◆ What is asked: Take the records below and print them verbatim up to and including the line that carries "head clamps onto.".

* START Records *

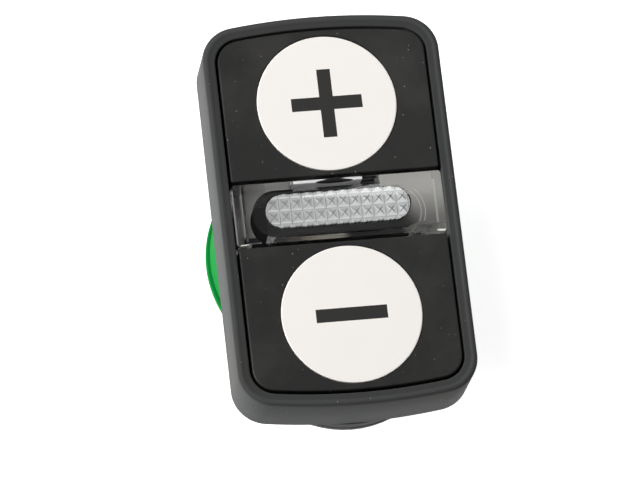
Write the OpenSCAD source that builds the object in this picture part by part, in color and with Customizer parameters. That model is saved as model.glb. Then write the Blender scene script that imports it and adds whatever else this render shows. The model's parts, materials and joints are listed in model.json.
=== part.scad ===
// Double push button head: a plus push and a minus push in one frame, with a pilot-light window between.
// Millimetres. +Z points out of the face, +Y runs from the minus push to the plus push, X is the width.
// The origin is on the barrel's axis, in the plane of the panel that the head clamps onto.

/* [Bezel] */
// Width of the bezel
bezel_w = 30; // [29:0.1:34]
// Length of the bezel at its middle
bezel_l = 50.7; // [48:0.1:57]
// Height of the face above the panel
face_h = 12; // [11.8:0.1:14]
// Radius of the bowed ends
end_r = 82.5; // [60:0.5:140]
// Radius of the bezel's outer corners
corner_r = 4.5; // [3.8:0.1:5.5]
// Width of the rim around the pushes
rim_w = 1.5; // [1.2:0.05:1.8]
// Rounding of the bezel's front edge
edge_r = 0.45; // [0.2:0.05:0.8]
// Width of the low band of the rim beside the opening
band_w = 0.66; // [0.4:0.02:0.8]
// How far that band lies under the rim's top
band_drop = 0.08; // [0.04:0.01:0.2]
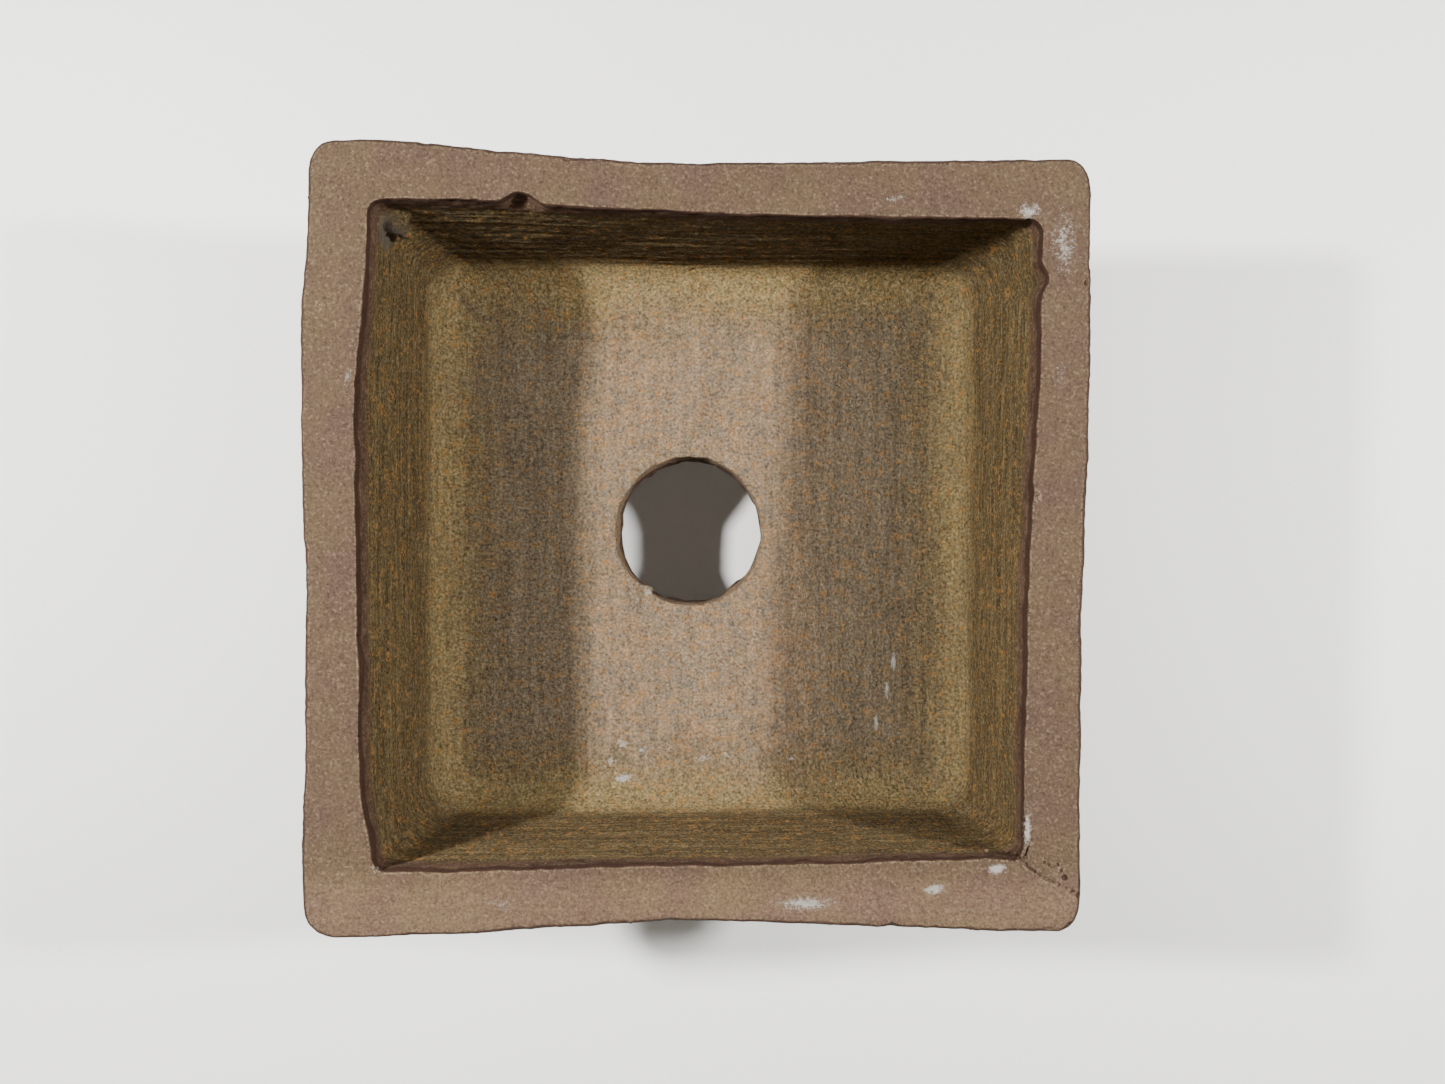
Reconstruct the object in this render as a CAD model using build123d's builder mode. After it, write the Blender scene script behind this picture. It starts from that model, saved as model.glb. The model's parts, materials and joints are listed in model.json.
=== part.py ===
from build123d import *

import os

# Square unglazed bonsai pot, slab-built by hand from stoneware clay. A floor slab carries four mitred
# wall slabs, and four mitred lip strips cap the walls. Four bracket feet lift the floor for drainage,
# and coils of clay are pressed into the inside seams. Millimetres, +Z up and out of the opening,
# origin on the ground under the middle of the pot.

# Overall size
pot_width = 78.0
foot_height = 9.5
floor_thickness = 7.0
inner_depth = 24.5

# Lip
lip_width = 5.6
lip_height = 3.4
lip_overhang = 1.7
lip_outer_corner = 2.7
lip_inner_corner = 1.2
lip_outer_round = 0.9
lip_inner_round = 0.4

# Walls, which stand square on the floor and were pinched in along the rim as they dried
wall_draw_outside = 1.1
wall_draw_inside = 1.5
wall_outer_corner = 2.4
pinch_front_back = 1.3
pinch_left_right = 0.4

# Coils in the inside seams
corner_coil_radius = 4.0
floor_coil_radius = 3.6
corner_coil_foot = 6.5  # how far a corner coil's foot spreads along the floor from its corner

# Drain hole, cut by hand a little off the middle
drain_radius = 9.0
drain_x = -1.2
drain_y = 1.2
drain_edge_round = 0.4

# Bracket feet, each with two legs that arch up to the floor slab
foot_leg_length = 18.0
foot_thickness = 6.0
foot_inset = 0.8
foot_arch_radius = 7.6
foot_outer_corner = 2.0
foot_sole_round = 0.5

# Heights and half widths that follow from the sizes above
floor_top = foot_height + floor_thickness
pot_height = floor_top + inner_depth
lip_bottom = pot_height - lip_height
lip_half = pot_width / 2
wall_half_top = lip_half - lip_overhang
wall_half_bottom = wall_half_top - wall_draw_outside
opening_half = lip_half - lip_width
cavity_half_bottom = opening_half - wall_draw_inside
foot_half = wall_half_bottom - foot_inset
floor_coil_end = cavity_half_bottom - corner_coil_foot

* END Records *

◆ Exercise response:
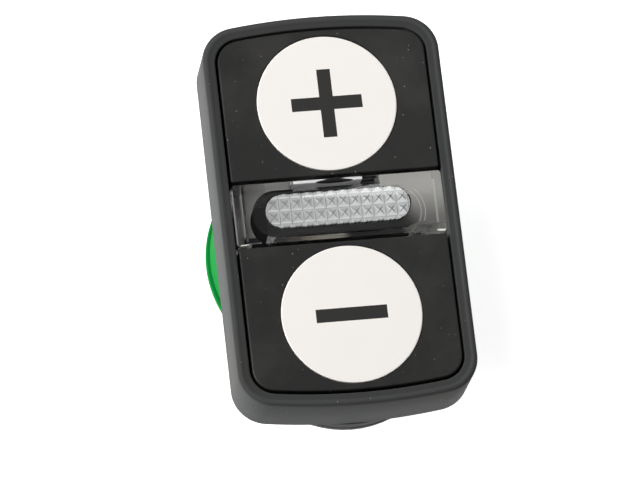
Write the OpenSCAD source that builds the object in this picture part by part, in color and with Customizer parameters. That model is saved as model.glb. Then write the Blender scene script that imports it and adds whatever else this render shows. The model's parts, materials and joints are listed in model.json.
=== part.scad ===
// Double push button head: a plus push and a minus push in one frame, with a pilot-light window between.
// Millimetres. +Z points out of the face, +Y runs from the minus push to the plus push, X is the width.
// The origin is on the barrel's axis, in the plane of the panel that the head clamps onto.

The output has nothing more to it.